About Barbican Cinema

A fully curated programme of international cinema including thematic seasons, new releases, and special events presented in Cinemas 1, 2 and 3.

Our offer includes partnerships with film festivals, art & culture organisations, plus regular family screenings for young audiences and parent & baby screenings.

The Event cinema programme presents the best of the performing arts on screen.

About the Barbican

A world-class arts and learning organisation, the Barbican pushes the boundaries of all major art forms including dance, film, music, theatre and visual arts. Its creative learning programme further underpins everything it does.

Over a million people attend events annually, hundreds of artists and performers are featured, and more than 300 staff work onsite.

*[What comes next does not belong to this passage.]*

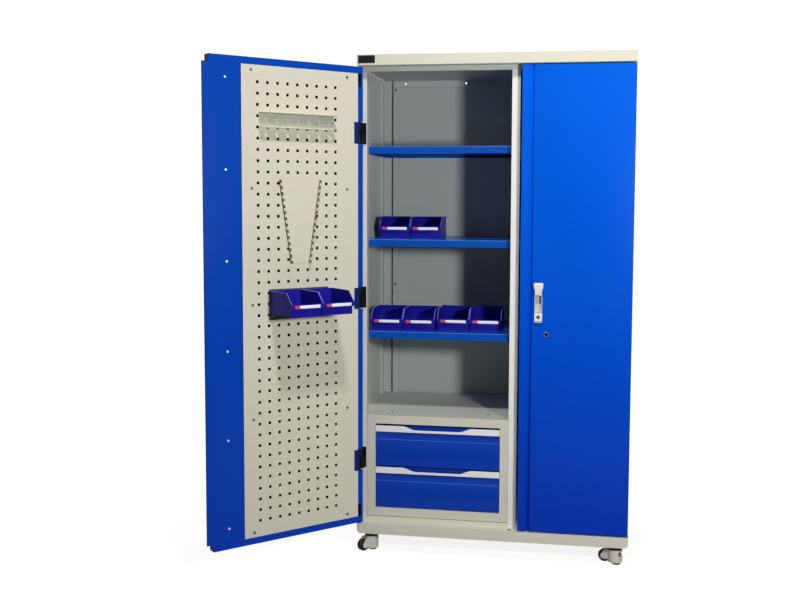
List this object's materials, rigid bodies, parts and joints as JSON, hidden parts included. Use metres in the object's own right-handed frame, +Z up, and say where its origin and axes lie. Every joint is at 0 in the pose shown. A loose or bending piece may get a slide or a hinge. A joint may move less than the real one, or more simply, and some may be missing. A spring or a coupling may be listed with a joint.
{
  "type": "tool cabinet",
  "caption": "Two-door steel tool cabinet on levelling castors, with a perforated inner door panel, racks, storage bins, adjustable shelves and drawers.",
  "frame": {"origin": "centre of the base's underside, where the castors bolt on; the floor is 78 mm below it", "axes": "+X to the cabinet's right as seen from its front, +Y from its front to its back, +Z up"},
  "size_m": [1.428, 0.9757, 1.85],
  "materials": {
    "body_ivory": "smooth semi-gloss powder coat",
    "frame_grey": "smooth semi-gloss powder coat",
    "inner_grey": "smooth semi-gloss powder coat",
    "panel_ivory": "smooth semi-gloss powder coat",
    "door_blue": "smooth glossy powder coat",
    "drawer_blue": "smooth glossy powder coat",
    "black_metal": "satin black paint",
    "olive_metal": "satin grey-olive paint",
    "galvanised": "galvanised sheet",
    "bright_steel": "zinc plated",
    "chrome_lock": "polished",
    "grip_metal": "satin anodised",
    "bin_plastic": "smooth moulded plastic",
    "handle_plastic": "smooth moulded plastic",
    "housing_plastic": "smooth moulded plastic",
    "wheel_plastic": "moulded",
    "foot_red": "red enamel on the dial",
    "castor_ivory": "painted casting"
  },
  "bodies": {
    "cabinet": {"base_tray": "body_ivory", "top_cap": "body_ivory", "roof_panel": "frame_grey", "left_side_panel": "frame_grey", "right_side_panel": "frame_grey", "back_panel": "inner_grey", "centre_post": "frame_grey", "partition_panel": "inner_grey", "shelf_standards": "inner_grey", "shelf_clips": "bright_steel", "upper_shelf": "drawer_blue", "middle_shelf": "drawer_blue", "lower_shelf": "drawer_blue", "right_shelves": "drawer_blue", "drawer_housing": "frame_grey", "drawer_runners": "bright_steel", "badge_plate": "black_metal", "frame_hinge_halves": "black_metal", "carcass_fasteners": "bright_steel", "castor_mounts": "black_metal"},
    "left_door": {"left_door_skin": "door_blue", "left_door_stiffener": "door_blue", "pegboard": "panel_ivory", "left_door_fasteners": "bright_steel", "left_hinge_leaves": "black_metal", "tool_rack": "galvanised", "wrench_rack": "panel_ivory", "bin_rail": "olive_metal", "door_bins": "bin_plastic"},
    "right_door": {"right_door_skin": "door_blue", "right_door_liner": "door_blue", "right_hinge_leaves": "black_metal", "handle_housing": "housing_plastic", "cam_lock_barrel": "chrome_lock"},
    "lever": {"handle_lever": "handle_plastic"},
    "key_core": {"handle_key_core": "bright_steel"},
    "cam_core": {"cam_lock_core": "chrome_lock"},
    "upper_rod": {"upper_lock_rod": "bright_steel"},
    "lower_rod": {"lower_lock_rod": "bright_steel"},
    "upper_drawer": {"upper_drawer_tub": "drawer_blue", "upper_drawer_front": "drawer_blue", "upper_drawer_handle": "grip_metal"},
    "lower_drawer": {"lower_drawer_tub": "drawer_blue", "lower_drawer_front": "drawer_blue", "lower_drawer_handle": "grip_metal"},
    "middle_bins": {"middle_shelf_bins": "bin_plastic"},
    "lower_left_bin_pair": {"lower_left_bins": "bin_plastic"},
    "lower_right_bin_pair": {"lower_right_bins": "bin_plastic"},
    "castor_front_left_yoke_body": {"castor_front_left_yoke": "castor_ivory"},
    "castor_front_left_wheel_body": {"castor_front_left_wheel": "wheel_plastic"},
    "castor_front_left_foot_body": {"castor_front_left_foot": "foot_red"},
    "castor_front_right_yoke_body": {"castor_front_right_yoke": "castor_ivory"},
    "castor_front_right_wheel_body": {"castor_front_right_wheel": "wheel_plastic"},
    "castor_front_right_foot_body": {"castor_front_right_foot": "foot_red"},
    "castor_rear_left_yoke_body": {"castor_rear_left_yoke": "castor_ivory"},
    "castor_rear_left_wheel_body": {"castor_rear_left_wheel": "wheel_plastic"},
    "castor_rear_left_foot_body": {"castor_rear_left_foot": "foot_red"},
    "castor_rear_right_yoke_body": {"castor_rear_right_yoke": "castor_ivory"},
    "castor_rear_right_wheel_body": {"castor_rear_right_wheel": "wheel_plastic"},
    "castor_rear_right_foot_body": {"castor_rear_right_foot": "foot_red"}
  },
  "joints": [
    {"name": "left_door_hinge", "type": "hinge", "parent": "cabinet", "child": "left_door", "pos_m": [-0.494, -0.26, 0.9], "axis": [0, 0, -1], "range_deg": [-132.4, 0]},
    {"name": "right_door_hinge", "type": "hinge", "parent": "cabinet", "child": "right_door", "pos_m": [0.494, -0.26, 0.9], "axis": [0, 0, 1], "range_deg": [0, 136]},
    {"name": "lever_hinge", "type": "hinge", "parent": "right_door", "child": "lever", "pos_m": [0.16725, -0.283, 0.948], "axis": [-1, 0, 0], "range_deg": [0, 25]},
    {"name": "key_turn", "type": "hinge", "parent": "right_door", "child": "key_core", "pos_m": [0.16725, -0.265, 0.832], "axis": [0, 1, 0], "range_deg": [0, 90]},
    {"name": "cam_turn", "type": "hinge", "parent": "right_door", "child": "cam_core", "pos_m": [0.19625, -0.265, 0.769], "axis": [0, -1, 0], "range_deg": [0, 90]},
    {"name": "upper_rod_slide", "type": "slide", "parent": "right_door", "child": "upper_rod", "axis": [0, 0, 1], "range_m": [0, 0.014]},
    {"name": "lower_rod_slide", "type": "slide", "parent": "right_door", "child": "lower_rod", "axis": [0, 0, -1], "range_m": [0, 0.0141]},
    {"name": "upper_drawer_slide", "type": "slide", "parent": "cabinet", "child": "upper_drawer", "axis": [0, -1, 0], "range_m": [0, 0.33]},
    {"name": "lower_drawer_slide", "type": "slide", "parent": "cabinet", "child": "lower_drawer", "axis": [0, -1, 0], "range_m": [0, 0.33]},
    {"name": "middle_bins_slide", "type": "slide", "parent": "cabinet", "child": "middle_bins", "axis": [0, -1, 0], "range_m": [0, 0.2]},
    {"name": "lower_left_bins_slide", "type": "slide", "parent": "cabinet", "child": "lower_left_bin_pair", "axis": [0, -1, 0], "range_m": [0, 0.2]},
    {"name": "lower_right_bins_slide", "type": "slide", "parent": "cabinet", "child": "lower_right_bin_pair", "axis": [0, -1, 0], "range_m": [0, 0.2]},
    {"name": "castor_front_left_swivel", "type": "hinge", "parent": "cabinet", "child": "castor_front_left_yoke_body", "pos_m": [-0.456, -0.213, -0.02], "axis": [0, 0, 1], "continuous": true},
    {"name": "castor_front_left_roll", "type": "hinge", "parent": "castor_front_left_yoke_body", "child": "castor_front_left_wheel_body", "pos_m": [-0.48117, -0.24409, -0.0525], "axis": [0.7771, -0.6293, 0], "continuous": true},
    {"name": "castor_front_left_levelling", "type": "slide", "parent": "castor_front_left_yoke_body", "child": "castor_front_left_foot_body", "axis": [0, 0, -1], "range_m": [0, 0.01]},
    {"name": "castor_front_right_swivel", "type": "hinge", "parent": "cabinet", "child": "castor_front_right_yoke_body", "pos_m": [0.456, -0.213, -0.02], "axis": [0, 0, 1], "continuous": true},
    {"name": "castor_front_right_roll", "type": "hinge", "parent": "castor_front_right_yoke_body", "child": "castor_front_right_wheel_body", "pos_m": [0.41891, -0.19802, -0.0525], "axis": [-0.3746, -0.9272, 0], "continuous": true},
    {"name": "castor_front_right_levelling", "type": "slide", "parent": "castor_front_right_yoke_body", "child": "castor_front_right_foot_body", "axis": [0, 0, -1], "range_m": [0, 0.01]},
    {"name": "castor_rear_left_swivel", "type": "hinge", "parent": "cabinet", "child": "castor_rear_left_yoke_body", "pos_m": [-0.456, 0.213, -0.02], "axis": [0, 0, 1], "continuous": true},
    {"name": "castor_rear_left_roll", "type": "hinge", "parent": "castor_rear_left_yoke_body", "child": "castor_rear_left_wheel_body", "pos_m": [-0.46968, 0.17541, -0.0525], "axis": [0.9397, -0.342, 0], "continuous": true},
    {"name": "castor_rear_left_levelling", "type": "slide", "parent": "castor_rear_left_yoke_body", "child": "castor_rear_left_foot_body", "axis": [0, 0, -1], "range_m": [0, 0.01]},
    {"name": "castor_rear_right_swivel", "type": "hinge", "parent": "cabinet", "child": "castor_rear_right_yoke_body", "pos_m": [0.456, 0.213, -0.02], "axis": [0, 0, 1], "continuous": true},
    {"name": "castor_rear_right_roll", "type": "hinge", "parent": "castor_rear_right_yoke_body", "child": "castor_rear_right_wheel_body", "pos_m": [0.476, 0.17836, -0.0525], "axis": [0.866, 0.5, 0], "continuous": true},
    {"name": "castor_rear_right_levelling", "type": "slide", "parent": "castor_rear_right_yoke_body", "child": "castor_rear_right_foot_body", "axis": [0, 0, -1], "range_m": [0, 0.01]}
  ],
  "couplings": [
    {"joint": "key_turn", "follows": "upper_rod_slide", "rad_per_m": 112.19},
    {"joint": "lower_rod_slide", "follows": "upper_rod_slide", "ratio": 1}
  ]
}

The architecturally renowned centre opened in 1982 and comprises the Barbican Hall, the Barbican Theatre, The Pit, Cinemas 1, 2 and 3, Barbican Art Gallery, a second gallery The Curve, public spaces, a library, the Lakeside Terrace, a glasshouse conservatory, conference facilities and three restaurants. The City of London Corporation is the founder and principal funder of the Barbican Centre.

The Barbican is home to Resident Orchestra, London Symphony Orchestra; Associate Orchestra, BBC Symphony Orchestra; Associate Ensembles the Academy of Ancient Music and Britten Sinfonia, Associate Producer Serious, and Artistic Partner Create. Our Artistic Associates include Boy Blue, Cheek by Jowl, Deborah Warner, Drum Works and Michael Clark Company.

The Los Angeles Philharmonic are the Barbican's International Orchestral Partner, the Australian Chamber Orchestra are International Associate Ensemble at Milton Court, and Jazz at Lincoln Center Orchestra are International Associate Ensemble.